EXERCISE DIRECTIONS
Set down the listing below verbatim, but only from its first line through the line containing "import * as".

MATERIAL
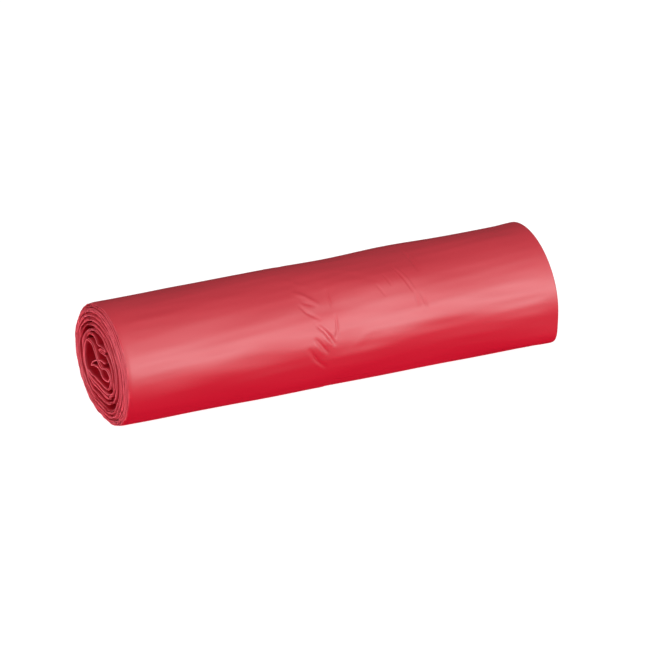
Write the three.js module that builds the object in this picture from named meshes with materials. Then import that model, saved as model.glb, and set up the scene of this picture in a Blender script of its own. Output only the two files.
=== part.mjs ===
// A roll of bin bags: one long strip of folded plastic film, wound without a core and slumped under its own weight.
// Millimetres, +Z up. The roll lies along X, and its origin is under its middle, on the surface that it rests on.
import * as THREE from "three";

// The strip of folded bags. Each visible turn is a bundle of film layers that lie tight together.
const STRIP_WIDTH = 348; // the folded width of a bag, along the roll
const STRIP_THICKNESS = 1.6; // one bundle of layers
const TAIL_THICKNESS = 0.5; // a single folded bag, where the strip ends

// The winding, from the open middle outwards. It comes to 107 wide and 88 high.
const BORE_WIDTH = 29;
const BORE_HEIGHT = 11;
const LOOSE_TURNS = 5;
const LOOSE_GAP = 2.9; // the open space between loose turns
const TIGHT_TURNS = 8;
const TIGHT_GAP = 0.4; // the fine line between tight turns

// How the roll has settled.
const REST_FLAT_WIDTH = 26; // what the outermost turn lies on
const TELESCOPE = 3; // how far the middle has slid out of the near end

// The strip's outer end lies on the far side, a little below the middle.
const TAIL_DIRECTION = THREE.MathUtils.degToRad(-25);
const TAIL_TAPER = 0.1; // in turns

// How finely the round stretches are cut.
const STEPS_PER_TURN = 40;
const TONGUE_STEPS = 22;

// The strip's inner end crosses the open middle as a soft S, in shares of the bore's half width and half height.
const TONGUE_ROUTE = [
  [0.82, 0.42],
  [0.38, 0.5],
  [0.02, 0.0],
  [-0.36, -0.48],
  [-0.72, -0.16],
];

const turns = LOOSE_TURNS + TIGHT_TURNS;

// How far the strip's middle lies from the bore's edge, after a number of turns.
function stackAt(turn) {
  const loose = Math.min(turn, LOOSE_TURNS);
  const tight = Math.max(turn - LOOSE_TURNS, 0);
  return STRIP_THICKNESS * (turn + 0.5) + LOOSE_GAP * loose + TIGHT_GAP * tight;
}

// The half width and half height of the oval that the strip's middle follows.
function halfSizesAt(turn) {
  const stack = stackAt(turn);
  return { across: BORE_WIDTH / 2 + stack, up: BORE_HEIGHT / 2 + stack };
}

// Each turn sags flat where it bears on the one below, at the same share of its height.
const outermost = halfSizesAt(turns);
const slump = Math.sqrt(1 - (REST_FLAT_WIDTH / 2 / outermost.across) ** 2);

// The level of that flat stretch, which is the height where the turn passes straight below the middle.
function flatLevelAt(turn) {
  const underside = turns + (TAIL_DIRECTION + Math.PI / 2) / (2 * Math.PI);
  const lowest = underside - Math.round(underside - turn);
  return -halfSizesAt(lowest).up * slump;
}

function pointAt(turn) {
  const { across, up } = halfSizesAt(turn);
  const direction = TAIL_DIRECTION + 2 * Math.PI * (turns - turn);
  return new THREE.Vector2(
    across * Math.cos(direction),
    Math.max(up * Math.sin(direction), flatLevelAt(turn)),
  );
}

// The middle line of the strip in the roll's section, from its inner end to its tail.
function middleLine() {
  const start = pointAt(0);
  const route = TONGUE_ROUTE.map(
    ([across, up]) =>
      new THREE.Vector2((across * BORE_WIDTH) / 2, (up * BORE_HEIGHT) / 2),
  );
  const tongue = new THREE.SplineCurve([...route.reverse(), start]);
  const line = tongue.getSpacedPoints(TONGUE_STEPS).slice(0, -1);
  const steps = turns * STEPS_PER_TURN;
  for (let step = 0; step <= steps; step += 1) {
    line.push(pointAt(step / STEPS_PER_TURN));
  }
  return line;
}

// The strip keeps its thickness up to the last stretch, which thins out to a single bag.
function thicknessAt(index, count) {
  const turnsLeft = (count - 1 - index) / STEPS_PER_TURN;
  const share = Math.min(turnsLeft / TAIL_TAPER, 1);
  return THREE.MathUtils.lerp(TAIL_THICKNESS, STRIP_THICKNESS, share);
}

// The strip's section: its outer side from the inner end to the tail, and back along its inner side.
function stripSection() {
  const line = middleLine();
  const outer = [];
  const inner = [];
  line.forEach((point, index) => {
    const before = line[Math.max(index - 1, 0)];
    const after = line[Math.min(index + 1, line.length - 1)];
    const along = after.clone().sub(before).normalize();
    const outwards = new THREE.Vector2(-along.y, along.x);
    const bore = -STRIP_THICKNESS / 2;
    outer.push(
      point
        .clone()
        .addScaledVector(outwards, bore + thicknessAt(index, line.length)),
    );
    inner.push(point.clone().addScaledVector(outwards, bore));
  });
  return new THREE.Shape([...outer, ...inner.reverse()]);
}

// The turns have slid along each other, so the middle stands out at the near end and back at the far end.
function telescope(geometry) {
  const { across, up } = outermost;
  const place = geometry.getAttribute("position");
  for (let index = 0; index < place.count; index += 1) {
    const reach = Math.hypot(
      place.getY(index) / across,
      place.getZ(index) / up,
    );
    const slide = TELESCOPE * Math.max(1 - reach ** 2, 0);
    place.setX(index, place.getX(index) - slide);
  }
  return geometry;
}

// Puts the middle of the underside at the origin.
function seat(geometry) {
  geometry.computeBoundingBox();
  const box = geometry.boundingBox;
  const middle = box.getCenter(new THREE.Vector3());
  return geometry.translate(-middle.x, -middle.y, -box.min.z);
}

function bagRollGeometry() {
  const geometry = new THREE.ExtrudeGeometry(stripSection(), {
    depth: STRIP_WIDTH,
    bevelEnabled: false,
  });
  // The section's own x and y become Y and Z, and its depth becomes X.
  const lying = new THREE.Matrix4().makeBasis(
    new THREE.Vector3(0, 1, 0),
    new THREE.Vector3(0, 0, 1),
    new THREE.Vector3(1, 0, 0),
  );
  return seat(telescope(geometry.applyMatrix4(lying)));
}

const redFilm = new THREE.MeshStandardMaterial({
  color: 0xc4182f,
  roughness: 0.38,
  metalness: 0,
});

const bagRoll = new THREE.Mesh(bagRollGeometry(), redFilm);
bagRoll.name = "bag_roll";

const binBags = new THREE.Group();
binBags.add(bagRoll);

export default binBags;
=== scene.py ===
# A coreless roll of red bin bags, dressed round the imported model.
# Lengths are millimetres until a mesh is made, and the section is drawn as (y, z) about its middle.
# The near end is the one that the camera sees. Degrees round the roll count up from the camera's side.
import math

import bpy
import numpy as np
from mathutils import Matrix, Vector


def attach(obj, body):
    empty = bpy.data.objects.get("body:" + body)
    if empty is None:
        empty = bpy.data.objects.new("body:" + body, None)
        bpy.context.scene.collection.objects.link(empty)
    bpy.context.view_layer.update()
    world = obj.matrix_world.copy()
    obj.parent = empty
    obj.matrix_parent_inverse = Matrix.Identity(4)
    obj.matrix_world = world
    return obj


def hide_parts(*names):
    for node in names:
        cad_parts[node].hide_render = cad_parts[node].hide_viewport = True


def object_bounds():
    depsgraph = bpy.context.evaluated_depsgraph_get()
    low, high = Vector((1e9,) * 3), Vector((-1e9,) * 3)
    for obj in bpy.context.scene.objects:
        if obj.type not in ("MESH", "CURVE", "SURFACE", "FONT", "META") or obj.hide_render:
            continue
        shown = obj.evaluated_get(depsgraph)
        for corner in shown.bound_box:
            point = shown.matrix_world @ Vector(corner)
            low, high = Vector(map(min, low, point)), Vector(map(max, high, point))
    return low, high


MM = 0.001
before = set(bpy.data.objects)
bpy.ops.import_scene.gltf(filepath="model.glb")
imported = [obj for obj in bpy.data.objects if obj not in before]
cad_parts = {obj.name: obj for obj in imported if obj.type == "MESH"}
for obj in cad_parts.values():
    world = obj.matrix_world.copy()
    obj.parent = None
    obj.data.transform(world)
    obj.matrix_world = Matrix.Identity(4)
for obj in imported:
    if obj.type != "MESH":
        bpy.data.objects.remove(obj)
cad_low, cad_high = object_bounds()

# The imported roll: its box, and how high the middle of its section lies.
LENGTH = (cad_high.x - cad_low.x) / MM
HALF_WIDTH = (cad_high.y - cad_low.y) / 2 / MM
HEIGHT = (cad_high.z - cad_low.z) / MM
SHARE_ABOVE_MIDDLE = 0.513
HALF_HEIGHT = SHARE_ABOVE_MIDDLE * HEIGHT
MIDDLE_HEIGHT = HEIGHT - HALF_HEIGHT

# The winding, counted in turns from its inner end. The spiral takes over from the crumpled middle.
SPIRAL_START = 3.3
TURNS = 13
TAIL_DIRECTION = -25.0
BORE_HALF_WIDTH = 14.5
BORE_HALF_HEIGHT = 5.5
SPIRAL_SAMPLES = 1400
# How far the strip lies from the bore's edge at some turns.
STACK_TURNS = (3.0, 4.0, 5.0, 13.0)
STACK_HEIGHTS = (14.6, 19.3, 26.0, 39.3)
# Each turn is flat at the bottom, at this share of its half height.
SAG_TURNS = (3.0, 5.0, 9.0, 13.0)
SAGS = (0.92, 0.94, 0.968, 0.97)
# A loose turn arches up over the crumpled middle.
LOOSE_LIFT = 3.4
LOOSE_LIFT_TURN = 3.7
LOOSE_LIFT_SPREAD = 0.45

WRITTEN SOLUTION
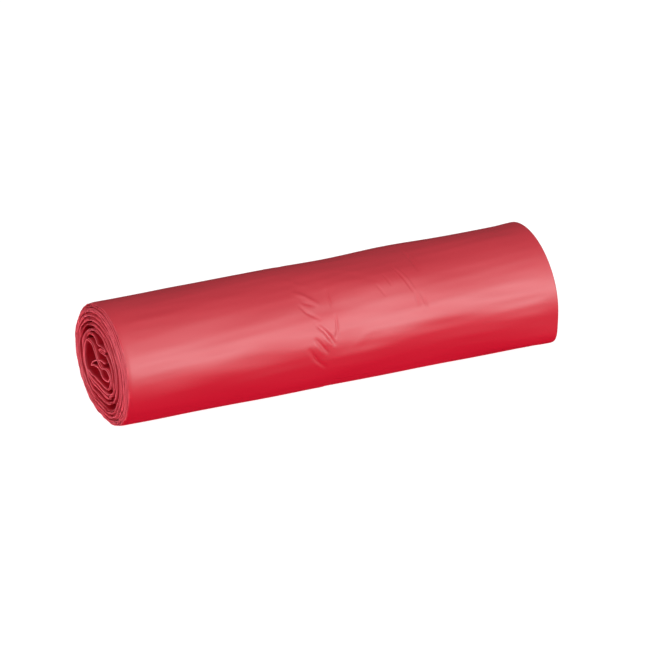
Write the three.js module that builds the object in this picture from named meshes with materials. Then import that model, saved as model.glb, and set up the scene of this picture in a Blender script of its own. Output only the two files.
=== part.mjs ===
// A roll of bin bags: one long strip of folded plastic film, wound without a core and slumped under its own weight.
// Millimetres, +Z up. The roll lies along X, and its origin is under its middle, on the surface that it rests on.
import * as THREE from "three";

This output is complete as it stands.